Heal High Blood Pressure

Imagine walking down the street and a lion jumps out in front of you. Without any conscious control your blood pressure and heart rate will skyrocket thanks to your sympathetic nervous system. You will immediately feel your heart beating faster and blood pumping more forcefully to your legs and arms so you can run away from the lion. This is a very adaptive physiological response to an acute physical stressor.

What causes high blood pressure?


Once the stressor is over, the lion crosses the street and you are out of harm's way, your stress response turns off, your parasympathetic nervous system begins to slow down your heart via the vagus nerve and your body calms down.

Your body has done all the right things with the lion.  But what if you turn on this stress response and make your heart and blood vessels work like this every time you get cut off in traffic, every time your co-worker irritates you or every time you think about that presentation looming next week.  Whether the stressor lives in your external world or in the world of your imagination, your heart and blood vessels alter their function in the same way.  For example, close your eyes and think about something that has stressed you out.  Could have been yesterday, last week, a year ago, or even something in the future. Do you feel your heart rate and pressure increasing?
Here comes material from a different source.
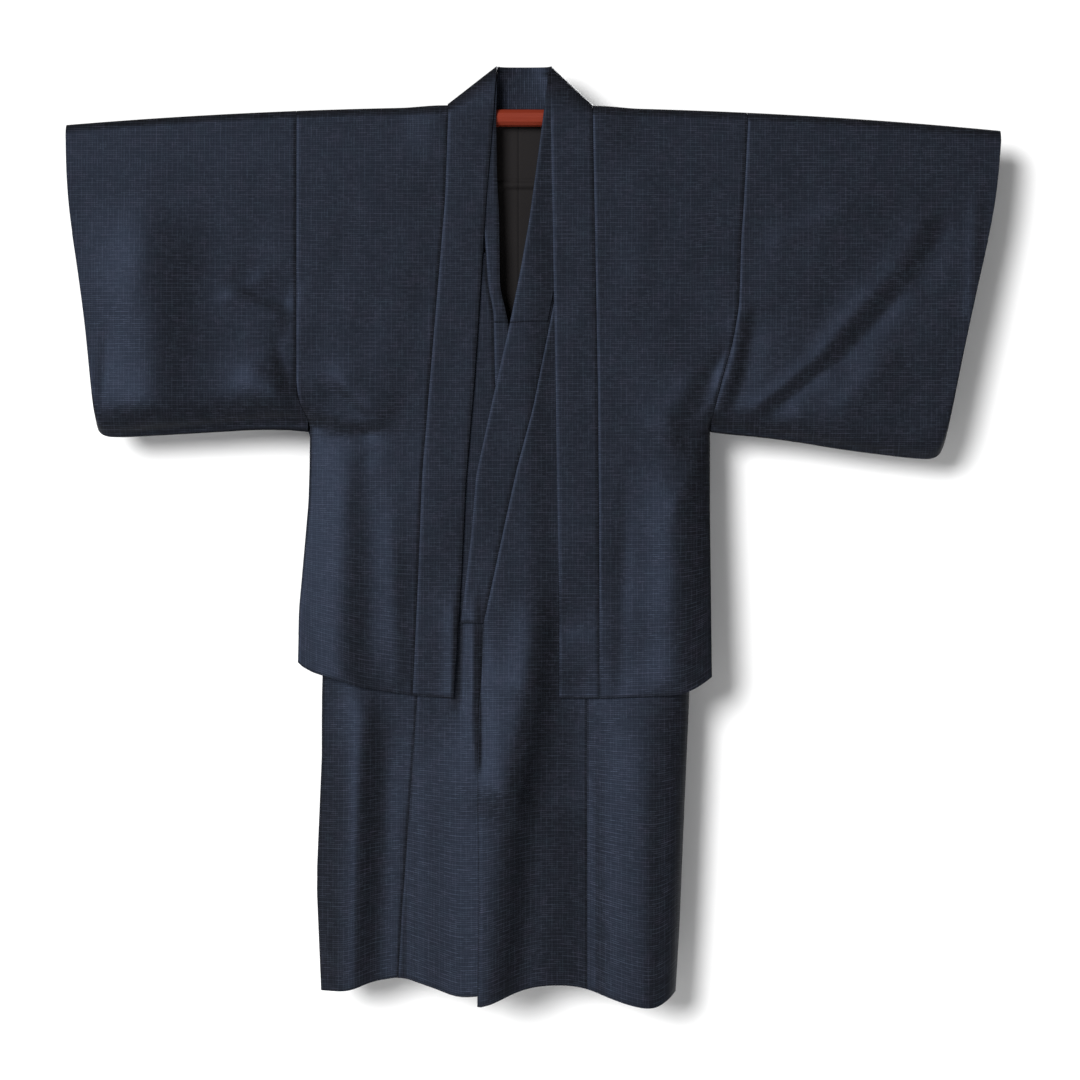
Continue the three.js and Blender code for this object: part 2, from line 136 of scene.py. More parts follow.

The truth is, we live in a world with chronic stress and pressure.  Modern day living is filled with ongoing challenges and responsibilities - meeting deadlines at work, paying your mortgage, building a business, all while maintaining social relationships, raising a family and even working through personal challenges such as childhood trauma, loss of a loved one or recent divorce.  Constant pressure in life leads to constant pressure being built up in the body.  In the words of Robert Sapolsky “If stress causes your blood pressure to go up, then chronic stress causes your blood pressure to go up chronically.”  Voila, you’ve got hypertension, chronically high blood pressure which is the first step towards cardiovascular disease, the number one killer in the United States and the developed world.

What can you do?

For people with high blood pressure, the best thing you can do to help yourself is making changes to your lifestyle.  Eating a diet rich in fruits and vegetables, moving your body more regularly, and reducing salt and alcohol intake work as well or better than taking blood pressure medication.

Chiropractic care and High Blood Pressure  

In one study reported in the Journal of Human Hypertension researchers did a randomized control trial with 50 patients who had early stage high blood pressure.  Half of the patients received specific chiropractic care for 8 weeks, while the other half received sham or pretend chiropractic care.  After 8 weeks, the patients who received the real chiropractic care showed a significant drop in blood pressure.  The average decrease in blood pressure was an extraordinary 17 mmHg in systolic blood pressure and 10 mmHg in diastolic blood pressure. This improvement is similar to when two medications are given together.

It is clear that chronic stress and pressure will gradually lead to damage in the cardiovascular system over time.  Our adjusting sessions are designed to calm the activity of your sympathetic nervous system and activate the expression of your parasympathetic nervous system.  When you’re living on the gas pedal, the adjustment helps you start tapping the brake pedal.  This leads to a better balance of your autonomic nervous system and greater regulation of your blood pressure.  In addition, the adjustment facilitates an increase in your resiliency, making you more adaptable to the stressors in your life.  As your nerve system begins to better regulate, you are able to operate with greater flexibility and a more diverse range of speeds.  We aren’t against living in the fast lane, we are against getting stuck in the fast lane without a set of brakes.